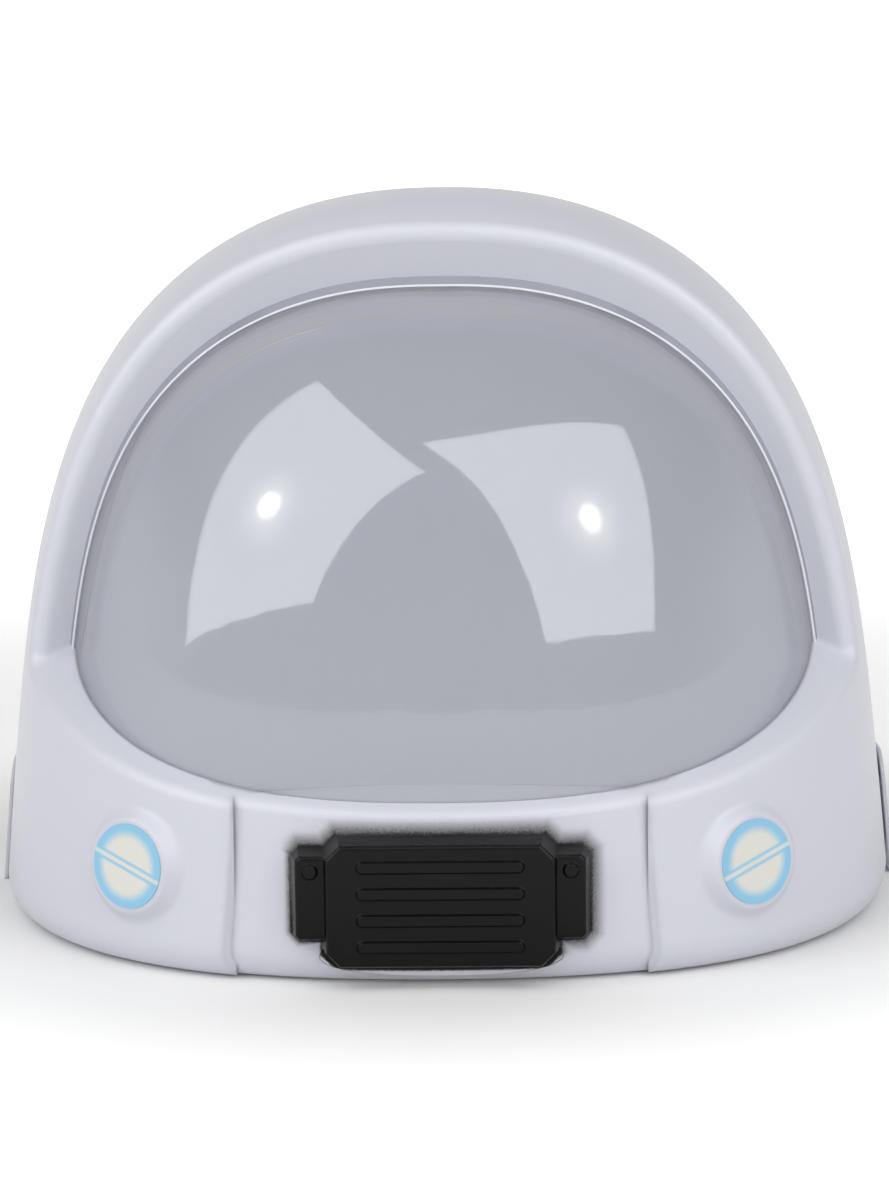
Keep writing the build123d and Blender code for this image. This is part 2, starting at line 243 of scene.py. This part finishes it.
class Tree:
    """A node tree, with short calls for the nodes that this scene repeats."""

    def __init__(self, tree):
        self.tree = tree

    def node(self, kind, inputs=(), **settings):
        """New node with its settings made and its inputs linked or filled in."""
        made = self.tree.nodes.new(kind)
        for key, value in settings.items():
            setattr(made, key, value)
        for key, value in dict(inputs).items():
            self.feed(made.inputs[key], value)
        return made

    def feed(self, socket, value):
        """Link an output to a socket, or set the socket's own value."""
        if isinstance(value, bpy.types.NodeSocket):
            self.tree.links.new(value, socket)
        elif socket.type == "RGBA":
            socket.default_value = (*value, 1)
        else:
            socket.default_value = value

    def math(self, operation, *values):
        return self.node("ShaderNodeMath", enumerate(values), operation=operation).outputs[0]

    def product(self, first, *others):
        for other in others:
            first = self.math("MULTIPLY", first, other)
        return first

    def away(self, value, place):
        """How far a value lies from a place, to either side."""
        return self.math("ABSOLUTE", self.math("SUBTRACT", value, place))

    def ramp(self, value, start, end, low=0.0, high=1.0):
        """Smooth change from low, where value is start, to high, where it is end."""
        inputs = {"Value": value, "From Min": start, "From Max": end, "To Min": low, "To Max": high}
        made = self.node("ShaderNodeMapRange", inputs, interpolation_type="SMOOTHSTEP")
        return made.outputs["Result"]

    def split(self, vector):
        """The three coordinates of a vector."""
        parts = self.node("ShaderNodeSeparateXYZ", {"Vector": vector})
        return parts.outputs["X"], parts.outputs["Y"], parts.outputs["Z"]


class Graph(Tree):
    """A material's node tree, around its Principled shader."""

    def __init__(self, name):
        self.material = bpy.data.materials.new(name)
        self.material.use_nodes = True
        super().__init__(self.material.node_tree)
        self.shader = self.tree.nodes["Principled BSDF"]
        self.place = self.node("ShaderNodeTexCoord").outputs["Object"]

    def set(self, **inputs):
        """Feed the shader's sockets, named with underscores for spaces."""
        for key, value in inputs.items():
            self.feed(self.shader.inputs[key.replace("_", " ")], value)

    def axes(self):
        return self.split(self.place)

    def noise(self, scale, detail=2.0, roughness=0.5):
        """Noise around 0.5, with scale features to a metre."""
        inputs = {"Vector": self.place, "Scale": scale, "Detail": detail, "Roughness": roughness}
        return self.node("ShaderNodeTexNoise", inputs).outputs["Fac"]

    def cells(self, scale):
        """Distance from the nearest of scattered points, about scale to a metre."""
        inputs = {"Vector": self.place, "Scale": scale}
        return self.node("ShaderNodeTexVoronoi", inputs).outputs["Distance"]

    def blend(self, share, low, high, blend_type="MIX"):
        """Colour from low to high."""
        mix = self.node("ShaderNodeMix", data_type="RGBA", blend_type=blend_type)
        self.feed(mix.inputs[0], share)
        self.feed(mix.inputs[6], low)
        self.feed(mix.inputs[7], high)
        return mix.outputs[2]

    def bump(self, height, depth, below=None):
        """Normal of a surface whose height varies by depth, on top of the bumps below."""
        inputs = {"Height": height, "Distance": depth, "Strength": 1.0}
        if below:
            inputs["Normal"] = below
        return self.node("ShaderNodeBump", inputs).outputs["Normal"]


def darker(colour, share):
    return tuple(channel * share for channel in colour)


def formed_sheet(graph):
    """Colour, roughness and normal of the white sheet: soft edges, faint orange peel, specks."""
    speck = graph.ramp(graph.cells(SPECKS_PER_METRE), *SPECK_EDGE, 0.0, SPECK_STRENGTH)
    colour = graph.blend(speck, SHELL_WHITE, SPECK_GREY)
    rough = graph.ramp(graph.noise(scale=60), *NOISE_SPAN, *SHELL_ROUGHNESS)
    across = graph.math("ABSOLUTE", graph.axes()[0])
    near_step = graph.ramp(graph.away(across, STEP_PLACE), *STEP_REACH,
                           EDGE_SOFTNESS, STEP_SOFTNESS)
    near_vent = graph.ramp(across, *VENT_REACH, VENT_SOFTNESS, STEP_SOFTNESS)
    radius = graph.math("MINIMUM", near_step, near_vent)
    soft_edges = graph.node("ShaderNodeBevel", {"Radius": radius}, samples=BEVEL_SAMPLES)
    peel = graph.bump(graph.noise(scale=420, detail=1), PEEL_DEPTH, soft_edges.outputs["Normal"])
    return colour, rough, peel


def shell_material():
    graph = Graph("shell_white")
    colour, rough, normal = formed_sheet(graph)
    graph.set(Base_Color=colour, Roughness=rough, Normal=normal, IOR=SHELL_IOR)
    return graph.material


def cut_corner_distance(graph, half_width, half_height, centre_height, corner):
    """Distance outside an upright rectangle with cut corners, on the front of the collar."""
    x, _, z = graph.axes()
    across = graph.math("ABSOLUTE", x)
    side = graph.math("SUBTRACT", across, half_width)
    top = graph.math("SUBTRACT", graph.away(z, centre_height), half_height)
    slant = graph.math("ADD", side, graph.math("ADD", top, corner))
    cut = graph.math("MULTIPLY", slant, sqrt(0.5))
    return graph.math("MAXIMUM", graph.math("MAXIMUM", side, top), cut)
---
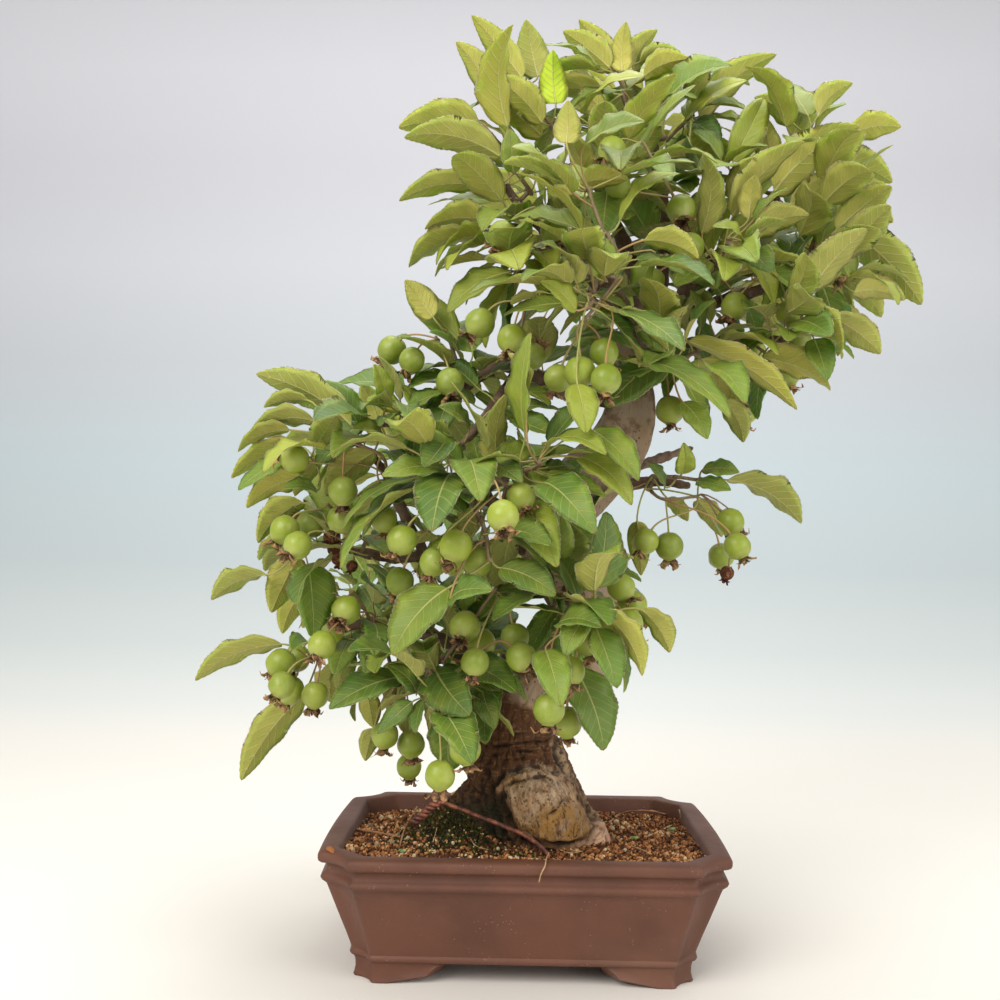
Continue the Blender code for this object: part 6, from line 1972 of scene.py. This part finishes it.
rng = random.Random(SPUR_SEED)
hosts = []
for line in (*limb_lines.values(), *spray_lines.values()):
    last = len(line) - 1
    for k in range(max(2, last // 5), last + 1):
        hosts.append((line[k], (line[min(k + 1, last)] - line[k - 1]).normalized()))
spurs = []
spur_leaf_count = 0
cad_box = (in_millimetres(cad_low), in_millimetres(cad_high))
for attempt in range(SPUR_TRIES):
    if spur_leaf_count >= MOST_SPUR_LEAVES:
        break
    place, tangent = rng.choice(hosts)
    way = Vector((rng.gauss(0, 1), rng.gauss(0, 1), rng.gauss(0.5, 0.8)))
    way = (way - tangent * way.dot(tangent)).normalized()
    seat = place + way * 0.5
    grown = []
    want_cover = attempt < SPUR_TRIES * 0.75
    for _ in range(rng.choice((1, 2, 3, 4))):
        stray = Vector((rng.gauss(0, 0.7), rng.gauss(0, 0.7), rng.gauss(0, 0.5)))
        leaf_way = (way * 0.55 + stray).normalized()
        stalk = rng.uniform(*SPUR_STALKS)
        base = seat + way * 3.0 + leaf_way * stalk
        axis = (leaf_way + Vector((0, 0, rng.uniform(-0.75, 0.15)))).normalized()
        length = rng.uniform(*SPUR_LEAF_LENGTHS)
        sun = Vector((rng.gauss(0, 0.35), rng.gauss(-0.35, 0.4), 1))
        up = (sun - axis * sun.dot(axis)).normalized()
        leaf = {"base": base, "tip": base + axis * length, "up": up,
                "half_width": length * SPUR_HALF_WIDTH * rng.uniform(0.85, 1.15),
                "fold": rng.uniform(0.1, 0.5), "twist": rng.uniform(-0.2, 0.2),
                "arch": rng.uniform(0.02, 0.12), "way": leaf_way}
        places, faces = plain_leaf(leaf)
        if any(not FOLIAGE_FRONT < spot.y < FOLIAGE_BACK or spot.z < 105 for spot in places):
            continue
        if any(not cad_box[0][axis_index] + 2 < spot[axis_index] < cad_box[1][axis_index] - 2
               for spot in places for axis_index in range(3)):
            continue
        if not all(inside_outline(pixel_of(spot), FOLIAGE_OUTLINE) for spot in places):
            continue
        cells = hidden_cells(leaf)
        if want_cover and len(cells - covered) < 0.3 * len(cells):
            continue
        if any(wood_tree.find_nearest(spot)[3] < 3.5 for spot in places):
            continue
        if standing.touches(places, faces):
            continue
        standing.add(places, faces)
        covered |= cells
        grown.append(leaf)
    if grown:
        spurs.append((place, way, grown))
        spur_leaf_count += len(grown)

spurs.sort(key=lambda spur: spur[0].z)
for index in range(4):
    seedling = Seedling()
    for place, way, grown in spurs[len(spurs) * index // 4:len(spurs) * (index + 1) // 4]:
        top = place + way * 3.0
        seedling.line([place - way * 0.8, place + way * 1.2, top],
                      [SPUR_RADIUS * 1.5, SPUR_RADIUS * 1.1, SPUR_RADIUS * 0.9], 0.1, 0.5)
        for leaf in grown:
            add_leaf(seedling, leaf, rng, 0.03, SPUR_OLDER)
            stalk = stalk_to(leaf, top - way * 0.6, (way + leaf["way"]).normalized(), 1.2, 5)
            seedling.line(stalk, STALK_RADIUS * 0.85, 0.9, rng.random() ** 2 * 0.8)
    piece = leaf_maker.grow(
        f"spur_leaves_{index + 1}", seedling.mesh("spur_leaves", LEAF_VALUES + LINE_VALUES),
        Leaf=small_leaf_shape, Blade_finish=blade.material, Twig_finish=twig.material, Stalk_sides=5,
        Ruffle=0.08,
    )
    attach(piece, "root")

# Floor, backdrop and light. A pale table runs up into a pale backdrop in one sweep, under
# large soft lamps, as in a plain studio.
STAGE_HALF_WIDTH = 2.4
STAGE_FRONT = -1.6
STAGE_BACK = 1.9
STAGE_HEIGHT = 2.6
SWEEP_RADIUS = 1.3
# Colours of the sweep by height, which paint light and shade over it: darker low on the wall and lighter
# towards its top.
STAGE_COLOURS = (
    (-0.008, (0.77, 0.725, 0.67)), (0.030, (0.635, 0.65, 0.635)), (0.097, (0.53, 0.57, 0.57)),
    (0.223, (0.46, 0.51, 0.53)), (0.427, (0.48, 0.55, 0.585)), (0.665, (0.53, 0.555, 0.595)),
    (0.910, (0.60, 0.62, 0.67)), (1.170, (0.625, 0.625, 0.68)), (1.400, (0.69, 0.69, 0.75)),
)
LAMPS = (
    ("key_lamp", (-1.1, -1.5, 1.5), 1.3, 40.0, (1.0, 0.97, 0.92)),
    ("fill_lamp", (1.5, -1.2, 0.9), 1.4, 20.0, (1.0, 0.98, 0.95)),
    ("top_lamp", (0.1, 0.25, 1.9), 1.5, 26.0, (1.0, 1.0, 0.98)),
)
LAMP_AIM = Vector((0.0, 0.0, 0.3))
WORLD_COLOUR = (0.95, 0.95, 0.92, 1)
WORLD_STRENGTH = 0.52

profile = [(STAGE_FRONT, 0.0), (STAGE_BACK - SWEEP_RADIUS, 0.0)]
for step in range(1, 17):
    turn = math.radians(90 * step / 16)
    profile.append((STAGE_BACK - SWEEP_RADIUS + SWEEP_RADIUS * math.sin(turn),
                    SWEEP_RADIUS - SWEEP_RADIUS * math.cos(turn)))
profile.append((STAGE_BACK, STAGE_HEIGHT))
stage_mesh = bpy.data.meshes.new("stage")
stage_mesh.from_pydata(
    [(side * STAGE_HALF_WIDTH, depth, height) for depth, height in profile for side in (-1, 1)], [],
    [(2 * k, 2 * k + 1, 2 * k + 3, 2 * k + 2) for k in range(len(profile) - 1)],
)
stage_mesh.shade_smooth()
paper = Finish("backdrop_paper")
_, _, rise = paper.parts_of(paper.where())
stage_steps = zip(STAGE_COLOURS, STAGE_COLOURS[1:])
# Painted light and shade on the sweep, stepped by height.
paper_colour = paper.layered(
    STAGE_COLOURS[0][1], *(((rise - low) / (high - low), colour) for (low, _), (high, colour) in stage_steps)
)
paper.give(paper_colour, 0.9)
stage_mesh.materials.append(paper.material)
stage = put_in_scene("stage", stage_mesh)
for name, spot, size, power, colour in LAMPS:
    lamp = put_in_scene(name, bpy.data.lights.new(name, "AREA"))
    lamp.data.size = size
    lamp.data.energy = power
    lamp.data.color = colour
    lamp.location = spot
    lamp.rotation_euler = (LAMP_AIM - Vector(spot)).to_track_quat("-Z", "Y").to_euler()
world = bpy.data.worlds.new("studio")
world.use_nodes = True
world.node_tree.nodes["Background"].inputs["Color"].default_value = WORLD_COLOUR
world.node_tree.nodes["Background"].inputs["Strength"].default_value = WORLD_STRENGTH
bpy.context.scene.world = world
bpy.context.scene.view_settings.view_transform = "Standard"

Task requirements ::
Each line from the one containing "Keep writing the" through the one containing "self.tree = tree" must be retyped exactly, the first and last of these included.

Reply ::
Keep writing the build123d and Blender code for this image. This is part 2, starting at line 243 of scene.py. This part finishes it.
class Tree:
    """A node tree, with short calls for the nodes that this scene repeats."""

    def __init__(self, tree):
        self.tree = tree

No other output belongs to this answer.